Una escuela “perdida”
La escuela rural La Carolina se ubica a
poco más de 100 km de la ciudad de Durazno, en medio de los lagos del
río Negro, cerca de la represa de Rincón del Bonete. La escuela funciona
dentro del destacamento de la Fuerza Aérea que cuenta con un aeródromo y
un predio de práctica militar.
Por vía terrestre solo hay una forma de
llegar. Desde la ciudad de Durazno se toma por ruta 5 al norte, algo más
de 40 km hasta la localidad de Parish (después de Carlos Reyles) y
desde allí sale un sinuoso camino de tierra que recorre 60 km hasta La
Carolina.
Las clases entre ruido de metrallas y bombas
Estar casi pegado a un aeródromo y a un
predio de práctica militar hace que, por momentos, la clase se disperse,
a pesar de que son solo tres alumnos. “La pista está al lado del salón y
el predio de prácticas militares está a dos kilómetros a la vuelta.

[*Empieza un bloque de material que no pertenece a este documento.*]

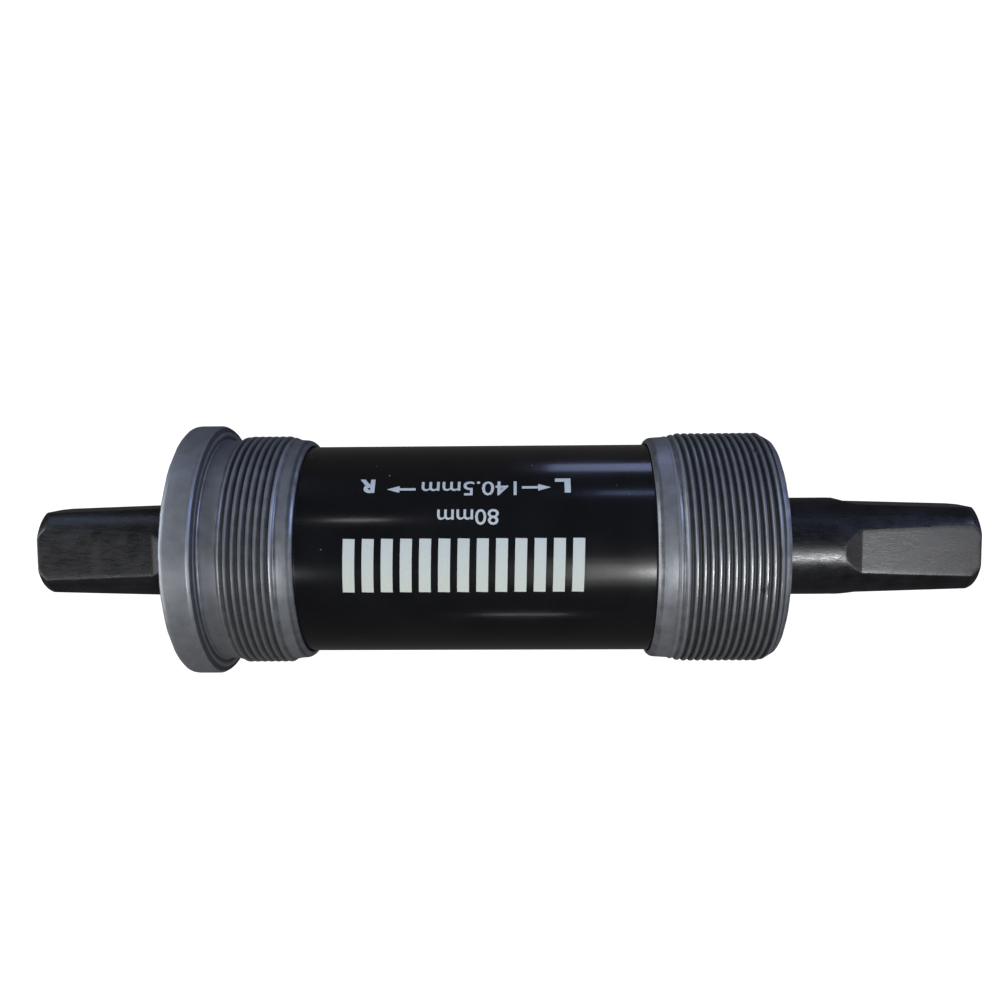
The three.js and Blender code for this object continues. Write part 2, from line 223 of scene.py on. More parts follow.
def softened(corners, steps=4, closed=True):
    """Outline of (radius, y, splined, wear, rounding) corners with each corner rounded.

    A corner P gives way to the curve (1-t)^2 A + 2t(1-t) P + t^2 B, where A and B lie `rounding` before
    and after it, or just under half the side if that is shorter. Wear rises from nothing at A and B to the
    corner's own in the middle. The result has the columns radius, y, splined and wear.
    """
    corner = np.array([list(c) + [0.0] * (5 - len(c)) for c in corners], float)
    shape, wear, rounding = corner[:, :3], corner[:, 3], corner[:, 4].copy()
    if not closed:
        rounding[[0, -1]] = 0
    t = np.linspace(0, 1, steps + 1)[None, :, None]
    ends = []
    for other in (np.roll(shape, 1, 0), np.roll(shape, -1, 0)):
        side = np.linalg.norm((other - shape)[:, :2], axis=1)
        share = np.minimum(rounding, 0.49 * side) / np.maximum(side, 1e-9)
        ends.append((shape + (other - shape) * share[:, None])[:, None, :])
    curve = (1 - t) ** 2 * ends[0] + 2 * t * (1 - t) * shape[:, None, :] + t**2 * ends[1]
    # A negative corner value is painted shade, which the cup finish darkens; a positive one is rubbed wear.
    rubbed = wear[:, None, None] * 4 * t * (1 - t)
    rows = np.concatenate((curve, rubbed + 0 * curve[..., :1]), axis=2).reshape(-1, 4)
    keep = np.append(True, np.abs(np.diff(rows[:, :2], axis=0)).max(axis=1) > 1e-6)
    rows = rows[keep]
    return np.vstack((rows, rows[:1])) if closed else rows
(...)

Hace poco vino una unidad especializada en detonación de bombas de
Montevideo y yo te juro que me sentí que estaba en la Segunda Guerra
Mundial dando clases. Unos estruendos tremendos, que hacían temblar
todo”, contó a El País Patricia Marino, la maestra de la escuela. Es que
generalmente suelen hacer allí las prácticas militares los efectivos
uruguayos que están por partir de misión de paz.
Cada vez que llega al destacamento
militar una brigada o un contingente a realizar sus prácticas, donde se
despliegan aviones de la Fuerza Aérea y tanques de las Naciones Unidas,
los niños se alborotan.
“Para los chiquilines es sumamente
interesante. Cada vez que ven un avión por el aire o un tanque quedan
encantados. Ellos se han subido a esos tanques que van a las misiones de
paz, se sacan fotos… quedan chochos. Los aviones se ven por la ventana
del salón, porque muchas veces vuelan bajito. Yo ya siento venir a un
avión y ellos (los niños) me quedan mirando para ver si yo les digo que
pueden salir a mirar”, dice la maestra, con complicidad.